Checked out your website. You have some good stuff on there! I am gonna have to take some notes.
post #16 of 16
Thread Starter 

Well got a chicken and a brisket under the belt. It was my first time with the smoker and had to figure out how to use. Started friday evening by burning the smoker out with some briquette charcoal. Some over on the smoked meat forum saw the paint on the inside and said I should burn it really hot to make sure no fumes would taint future meals. After the coals died down I set out to smoke some salt and a chicken.

The chicken took a long time and I ended up falling asleep on the couch. Woke up at 5:30 AM and wrapped it up and put it in the fridge. I carved it up sat morning and oh man was that good. Bagged it all up and it will make awesome lunch sammiches.

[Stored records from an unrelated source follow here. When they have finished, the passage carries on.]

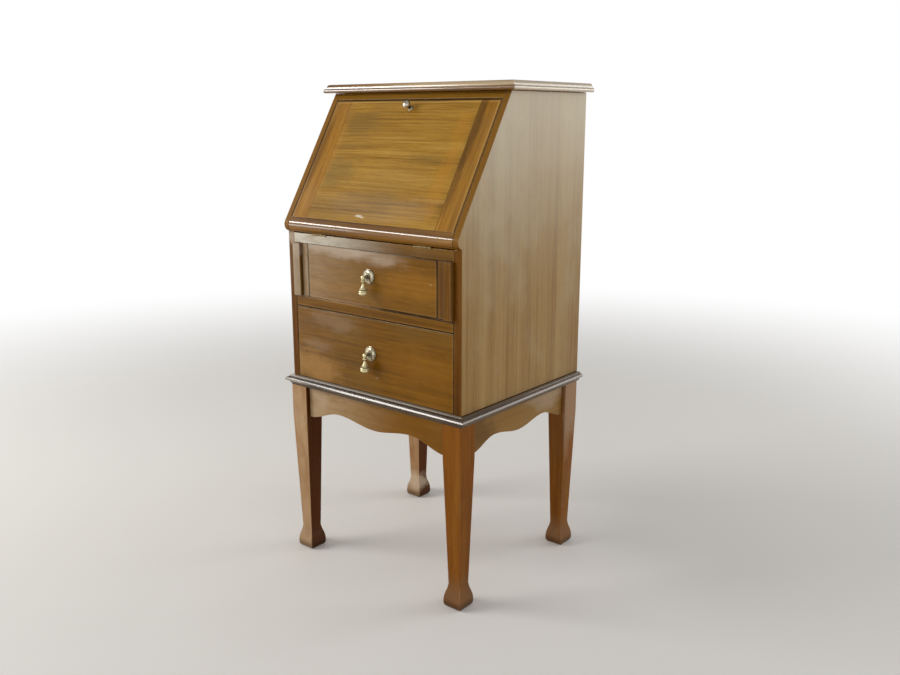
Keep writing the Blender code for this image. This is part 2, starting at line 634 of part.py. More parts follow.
# A drop pull: a domed rose with a post, a tongue and a spindle through the front to its nut, and its drop
def drop_pull(name, z, front):
    pivot = (0.0, -PULL_REACH, z)
    seat = (0.0, -SEAT_GAP, z)
    reach = PULL_REACH - SEAT_GAP
    spindle = DRAWER_FRONT_THICKNESS + NUT_THICKNESS + SPINDLE_TIP
    profile = [(0, -spindle), (SPINDLE_RADIUS, -spindle), (SPINDLE_RADIUS, 0)]
    profile += [(radius * ROSE_RADIUS, height * reach) for radius, height in ROSE_SHARES]
    rose = turned(name + "_rose", "brass", profile, seat, (0.0, -1.0, 0.0), TURNED_SIDES)
    hole_radius = SPINDLE_RADIUS + SEAT_GAP
    hole = [(hole_radius, -OVERRUN), (hole_radius, DRAWER_FRONT_THICKNESS + OVERRUN)]
    spindle_bore = turned(name + "_spindle_bore", None, hole, seat, (0.0, 1.0, 0.0), TURNED_SIDES)
    combine(front, [spindle_bore], "DIFFERENCE")
    root = TONGUE_THICKNESS - reach * ROSE_SHARES[-1][1]
    plate_x = (-TONGUE_THICKNESS / 2, TONGUE_THICKNESS / 2)
    tongue = board(name + "_tongue", None, plate_x, (-PULL_REACH, root),
                   (z - TONGUE_HALF_HEIGHT, z + TONGUE_HALF_HEIGHT))
    tip = bar_along_x(name + "_tip", None, TONGUE_HALF_HEIGHT, plate_x, pivot[1], z, PIN_SIDES)
    pin_x = DROP_BALL_RADIUS - SEAT_GAP
    pin = bar_along_x(name + "_pin", None, TONGUE_PIN_RADIUS, (-pin_x, pin_x), pivot[1], z, PIN_SIDES)
    combine(rose, [tongue, tip, pin], "UNION")

    # The drop: its ball, open behind and above for the tongue, then collar, neck, bell and grooved drum
    ball = []
    for step in range(DROP_BALL_STEPS + 1):
        angle = DROP_BALL_TURN * step / DROP_BALL_STEPS
        ball.append((DROP_BALL_RADIUS * math.sin(angle), DROP_BALL_RADIUS * math.cos(angle)))
    body = [(radius * DROP_RADIUS, -length * DROP_LENGTH) for radius, length in DROP_SHARES]
    profile = [(radius, -height) for radius, height in ball + body]
    drop = turned(name + "_drop", "brass", profile, pivot, (0.0, 0.0, -1.0), TURNED_SIDES)
    slot_half = TONGUE_THICKNESS / 2 + TONGUE_CLEARANCE
    wide = DROP_BALL_RADIUS * 2
    slot_front = pivot[1] - TONGUE_HALF_HEIGHT - TONGUE_CLEARANCE
    slot = board(name + "_slot", None, (-slot_half, slot_half), (slot_front, pivot[1] + wide),
                 (z - DROP_BALL_RADIUS * DROP_SLOT_SHARE, z + wide))
    bore_radius = TONGUE_PIN_RADIUS + TONGUE_CLEARANCE
    bore = bar_along_x(name + "_bore", None, bore_radius, (-wide, wide), pivot[1], z, PIN_SIDES)
    combine(drop, [slot, bore], "DIFFERENCE")

    inner = DRAWER_FRONT_THICKNESS + SEAT_GAP
    nut = turned(name + "_nut", "brass", [(NUT_RADIUS, 0.0), (NUT_RADIUS, NUT_THICKNESS)], (0.0, inner, z),
                 (0.0, 1.0, 0.0), NUT_SIDES)
    combine(nut, [spindle_bore], "DIFFERENCE")
    carry(axis_empty(name + "_axis", pivot), [drop])
    return [rose, nut]


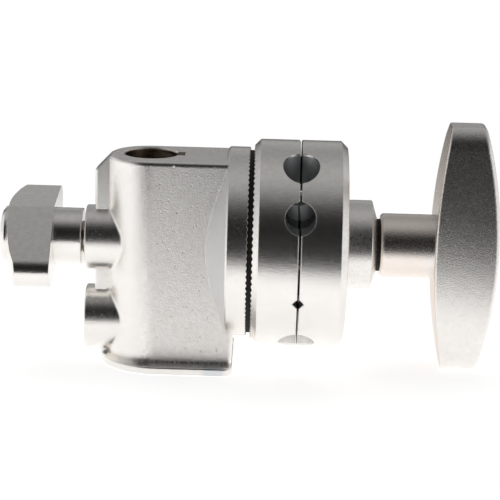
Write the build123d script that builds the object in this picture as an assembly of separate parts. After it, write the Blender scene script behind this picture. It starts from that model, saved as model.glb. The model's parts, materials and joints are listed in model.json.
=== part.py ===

Got the brisket going around 11:00 AM sat morning. I had picked up some lump charcoal and apple wood chips. I had rubbed the 6 pound brisket with a rub I threw together the night before and wrapped it up with cling wrap. Got the smoker going and it was right at 225 degrees where I wanted it and threw the brought to room temp hunk of meat on there.

Then the fight started. I could not keep the temp up in that smoker since I was being to much of a wussie when it came to adding more charcoal. I would check on it every hour or two and it would be in the 160 degree range and I would freak out and try to get it hot again. After a while I realized I could just add the lump charcoal right on the hot coals with no need to use the chimney starter. I added lots of chips, but tried to not make it too smoky. 13 hours later I pulled it off, wrapped it up, and went to bed.

The thing looks evil, but was not too smoky at all. Hardly any smoke ring and was a bit tough the next day. I sliced up some for dinner and reheated the slices in a foil container for our dinner. Was pretty much like roast beef. Sliced it all up and baggied it for lunches.

Theresa is not that big of a smoked meat fan, but I love it. We do lunch at home every work day and I think that will involve a smoked meat for a long time to come. I have a better grasp on how to use the smoker now and really enjoy spending a whole day messing with it. Ribs are next.